* Begin *

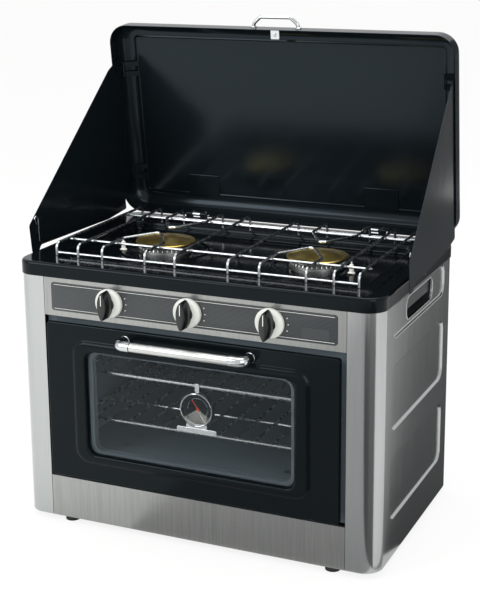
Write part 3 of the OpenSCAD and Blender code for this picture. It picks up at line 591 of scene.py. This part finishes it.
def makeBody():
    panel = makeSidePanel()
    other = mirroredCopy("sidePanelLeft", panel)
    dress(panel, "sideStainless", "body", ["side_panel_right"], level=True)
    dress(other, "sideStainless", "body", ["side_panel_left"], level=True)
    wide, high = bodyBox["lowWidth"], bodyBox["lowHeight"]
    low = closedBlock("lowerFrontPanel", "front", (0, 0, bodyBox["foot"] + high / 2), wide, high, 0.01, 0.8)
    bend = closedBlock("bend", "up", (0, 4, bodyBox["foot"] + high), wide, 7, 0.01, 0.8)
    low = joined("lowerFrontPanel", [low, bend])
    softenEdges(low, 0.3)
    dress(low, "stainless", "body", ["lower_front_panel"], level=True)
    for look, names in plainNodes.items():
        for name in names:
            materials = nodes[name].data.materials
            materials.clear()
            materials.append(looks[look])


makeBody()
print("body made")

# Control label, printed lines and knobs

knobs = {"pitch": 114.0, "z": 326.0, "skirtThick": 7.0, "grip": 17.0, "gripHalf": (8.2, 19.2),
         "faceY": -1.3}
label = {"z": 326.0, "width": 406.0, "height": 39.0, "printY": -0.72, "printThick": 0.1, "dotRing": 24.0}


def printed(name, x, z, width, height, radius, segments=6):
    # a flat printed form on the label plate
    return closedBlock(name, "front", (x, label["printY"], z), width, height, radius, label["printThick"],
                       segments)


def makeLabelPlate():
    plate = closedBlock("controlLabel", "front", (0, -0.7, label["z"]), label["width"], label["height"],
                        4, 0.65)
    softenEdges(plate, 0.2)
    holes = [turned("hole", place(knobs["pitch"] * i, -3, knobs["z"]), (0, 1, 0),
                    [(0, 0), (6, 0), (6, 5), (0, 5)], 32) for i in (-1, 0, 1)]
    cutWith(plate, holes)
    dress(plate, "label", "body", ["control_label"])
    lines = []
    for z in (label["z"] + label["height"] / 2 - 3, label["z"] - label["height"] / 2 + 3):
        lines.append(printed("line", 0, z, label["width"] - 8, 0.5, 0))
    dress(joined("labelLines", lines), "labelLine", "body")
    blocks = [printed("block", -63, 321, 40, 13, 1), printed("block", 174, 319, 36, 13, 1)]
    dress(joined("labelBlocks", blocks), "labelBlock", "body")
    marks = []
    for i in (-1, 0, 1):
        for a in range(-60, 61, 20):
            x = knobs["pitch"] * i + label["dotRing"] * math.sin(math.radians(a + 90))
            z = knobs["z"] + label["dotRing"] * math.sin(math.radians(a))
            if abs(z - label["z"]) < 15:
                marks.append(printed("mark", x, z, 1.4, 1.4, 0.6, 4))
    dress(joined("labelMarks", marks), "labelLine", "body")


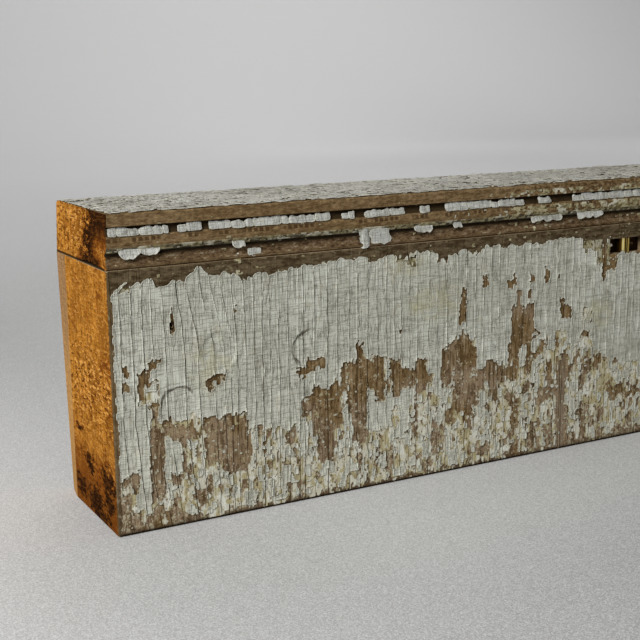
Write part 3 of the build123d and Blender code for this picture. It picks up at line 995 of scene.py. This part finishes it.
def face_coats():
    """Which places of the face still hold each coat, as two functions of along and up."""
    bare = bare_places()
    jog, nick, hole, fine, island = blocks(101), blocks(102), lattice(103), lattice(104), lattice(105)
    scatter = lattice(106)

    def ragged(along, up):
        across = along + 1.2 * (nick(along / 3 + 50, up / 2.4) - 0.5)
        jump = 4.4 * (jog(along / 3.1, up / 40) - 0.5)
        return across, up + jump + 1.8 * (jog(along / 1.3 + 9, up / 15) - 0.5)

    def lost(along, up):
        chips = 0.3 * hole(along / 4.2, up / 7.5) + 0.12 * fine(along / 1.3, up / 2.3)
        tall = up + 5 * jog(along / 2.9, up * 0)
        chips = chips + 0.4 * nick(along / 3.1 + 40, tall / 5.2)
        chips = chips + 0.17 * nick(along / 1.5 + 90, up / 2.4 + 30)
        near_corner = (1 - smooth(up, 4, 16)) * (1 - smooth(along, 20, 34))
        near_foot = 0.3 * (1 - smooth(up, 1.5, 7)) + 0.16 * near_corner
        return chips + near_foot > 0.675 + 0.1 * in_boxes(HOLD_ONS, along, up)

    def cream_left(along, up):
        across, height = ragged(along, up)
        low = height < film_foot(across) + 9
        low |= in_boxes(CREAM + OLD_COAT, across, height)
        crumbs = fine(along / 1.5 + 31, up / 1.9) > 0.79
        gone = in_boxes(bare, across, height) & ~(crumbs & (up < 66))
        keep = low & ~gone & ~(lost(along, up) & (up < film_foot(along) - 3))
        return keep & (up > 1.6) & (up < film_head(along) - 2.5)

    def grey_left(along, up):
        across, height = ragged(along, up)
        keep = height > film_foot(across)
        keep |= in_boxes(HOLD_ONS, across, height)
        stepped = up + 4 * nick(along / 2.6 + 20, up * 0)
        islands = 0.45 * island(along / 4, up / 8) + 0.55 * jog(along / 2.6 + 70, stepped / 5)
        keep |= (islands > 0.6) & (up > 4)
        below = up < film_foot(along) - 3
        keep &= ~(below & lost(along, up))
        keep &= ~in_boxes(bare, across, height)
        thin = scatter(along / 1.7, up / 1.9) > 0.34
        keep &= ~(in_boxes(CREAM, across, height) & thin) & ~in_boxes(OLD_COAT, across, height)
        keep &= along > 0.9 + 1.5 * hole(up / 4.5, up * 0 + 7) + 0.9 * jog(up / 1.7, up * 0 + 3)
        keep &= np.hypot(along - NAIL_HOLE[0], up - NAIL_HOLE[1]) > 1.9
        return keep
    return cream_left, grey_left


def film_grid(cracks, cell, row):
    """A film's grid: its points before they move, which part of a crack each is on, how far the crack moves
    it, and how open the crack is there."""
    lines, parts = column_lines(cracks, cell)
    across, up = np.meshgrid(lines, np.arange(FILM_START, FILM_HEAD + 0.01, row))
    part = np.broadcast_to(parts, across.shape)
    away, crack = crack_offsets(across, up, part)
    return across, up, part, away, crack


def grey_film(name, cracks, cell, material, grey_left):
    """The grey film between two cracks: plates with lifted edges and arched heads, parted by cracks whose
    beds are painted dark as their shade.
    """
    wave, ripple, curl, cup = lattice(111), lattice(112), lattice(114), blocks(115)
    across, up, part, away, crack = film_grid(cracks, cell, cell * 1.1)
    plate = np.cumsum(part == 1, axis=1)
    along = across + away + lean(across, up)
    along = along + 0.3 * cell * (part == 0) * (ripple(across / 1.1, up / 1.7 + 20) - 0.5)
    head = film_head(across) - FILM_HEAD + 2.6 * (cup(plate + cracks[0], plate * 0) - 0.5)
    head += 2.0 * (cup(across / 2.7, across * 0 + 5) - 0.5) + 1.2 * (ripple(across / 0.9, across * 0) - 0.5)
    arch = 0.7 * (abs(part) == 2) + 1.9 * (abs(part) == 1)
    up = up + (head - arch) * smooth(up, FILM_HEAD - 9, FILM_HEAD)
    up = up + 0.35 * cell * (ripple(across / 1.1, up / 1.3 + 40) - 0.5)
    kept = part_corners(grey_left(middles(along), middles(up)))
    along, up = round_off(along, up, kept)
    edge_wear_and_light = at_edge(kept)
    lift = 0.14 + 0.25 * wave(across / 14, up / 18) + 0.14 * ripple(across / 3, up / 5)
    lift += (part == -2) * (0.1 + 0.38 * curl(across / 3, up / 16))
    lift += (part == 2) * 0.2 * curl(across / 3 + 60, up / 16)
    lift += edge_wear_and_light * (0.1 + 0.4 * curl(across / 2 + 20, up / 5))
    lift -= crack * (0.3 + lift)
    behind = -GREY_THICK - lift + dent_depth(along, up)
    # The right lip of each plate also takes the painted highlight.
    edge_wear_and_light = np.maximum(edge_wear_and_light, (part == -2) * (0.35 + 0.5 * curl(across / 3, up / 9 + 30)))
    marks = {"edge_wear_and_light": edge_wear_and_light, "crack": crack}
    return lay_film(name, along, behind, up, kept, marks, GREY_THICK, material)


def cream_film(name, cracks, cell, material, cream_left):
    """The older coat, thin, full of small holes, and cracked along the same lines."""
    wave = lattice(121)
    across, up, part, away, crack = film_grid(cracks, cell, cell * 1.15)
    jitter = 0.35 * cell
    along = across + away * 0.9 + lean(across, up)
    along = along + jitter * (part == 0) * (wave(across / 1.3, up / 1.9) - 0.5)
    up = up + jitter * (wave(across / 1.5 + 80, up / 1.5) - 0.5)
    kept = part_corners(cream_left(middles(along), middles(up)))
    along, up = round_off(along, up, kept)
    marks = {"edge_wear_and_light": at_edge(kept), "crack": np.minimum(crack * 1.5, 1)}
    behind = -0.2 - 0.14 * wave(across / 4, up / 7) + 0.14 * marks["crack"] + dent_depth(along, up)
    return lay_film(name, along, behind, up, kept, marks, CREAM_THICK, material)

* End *

Work to complete: Everything from the line with "Write part 3 of the build123d" through the line with "return across, up +" is to be output exactly; leave out all other lines.

Task solution:
Write part 3 of the build123d and Blender code for this picture. It picks up at line 995 of scene.py. This part finishes it.
def face_coats():
    """Which places of the face still hold each coat, as two functions of along and up."""
    bare = bare_places()
    jog, nick, hole, fine, island = blocks(101), blocks(102), lattice(103), lattice(104), lattice(105)
    scatter = lattice(106)

    def ragged(along, up):
        across = along + 1.2 * (nick(along / 3 + 50, up / 2.4) - 0.5)
        jump = 4.4 * (jog(along / 3.1, up / 40) - 0.5)
        return across, up + jump + 1.8 * (jog(along / 1.3 + 9, up / 15) - 0.5)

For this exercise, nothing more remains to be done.